Dans une vidéo publiée sur le site du CCT, il est mentionné que l’organisation adopte une position «neutre» au sujet du dossier «hautement controversé» qu’est la dépopulation des Chagos. Dépopulation décidée par le Royaume-Uni entre 1960 et 1970. Prenez-vous en considération tous les récents développements, quelle est votre position actuelle ?
Le CCT est une organisation qui milite pour la conservation de l’archipel des Chagos et qui est dédiée à cette mission. Nous ne sommes pas une organisation lobbyiste ou politique. Nous travaillons avec tous ceux qui ont à coeur la même mission.
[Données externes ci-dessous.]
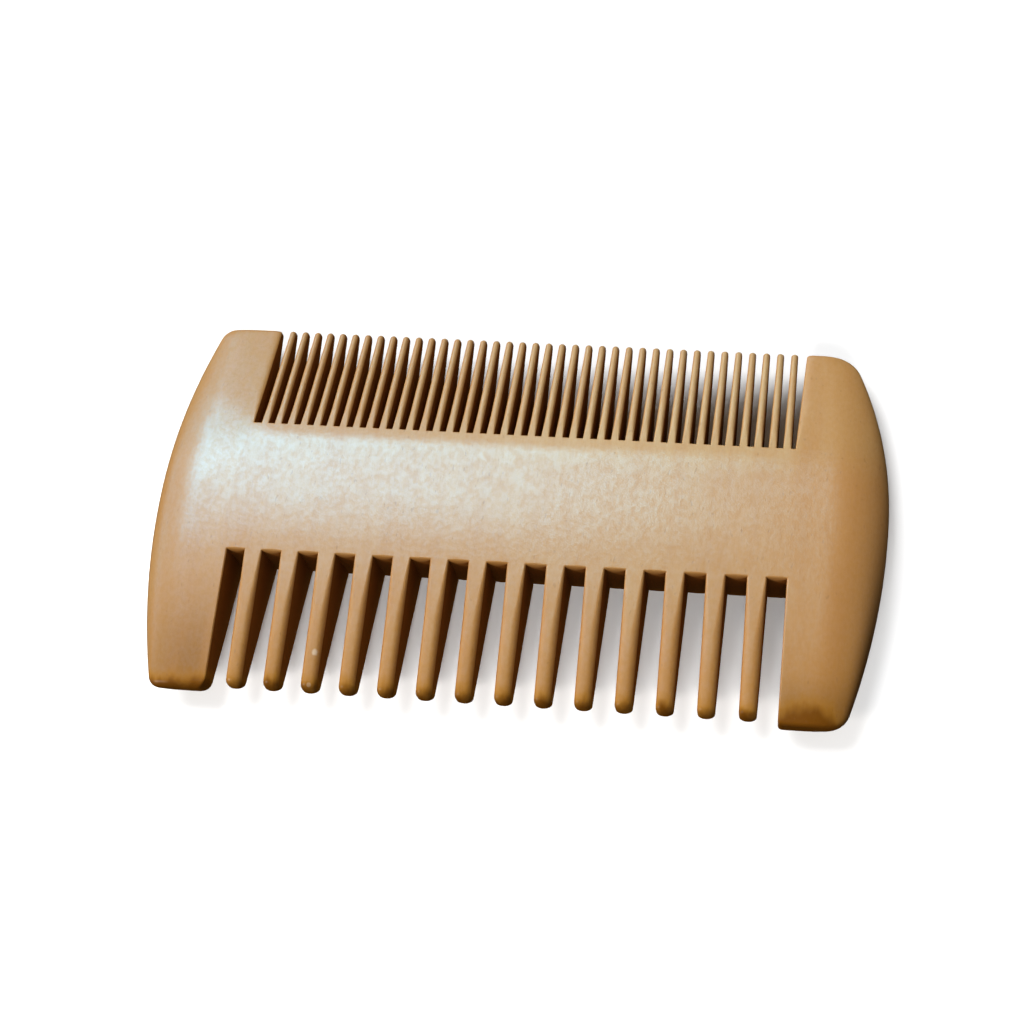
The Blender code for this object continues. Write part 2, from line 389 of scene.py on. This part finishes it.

Nous nous efforcerons de travailler avec la communauté chagossienne, comme nous l’avons fait pendant des années, que ce soit sur le plan de la recherche ou celui de la conservation de cet archipel unique. Nous voulons continuer à le faire. La question de droit de retour est une question gouvernementale. Et nous espérons que toute décision sera prise basée sur les informations scientifiques qui sont disponibles. Nous croyons que tout retour sur l’archipel doit être soutenu et nous sommes disposés à travailler avec la communauté des Chagosiens à ce sujet.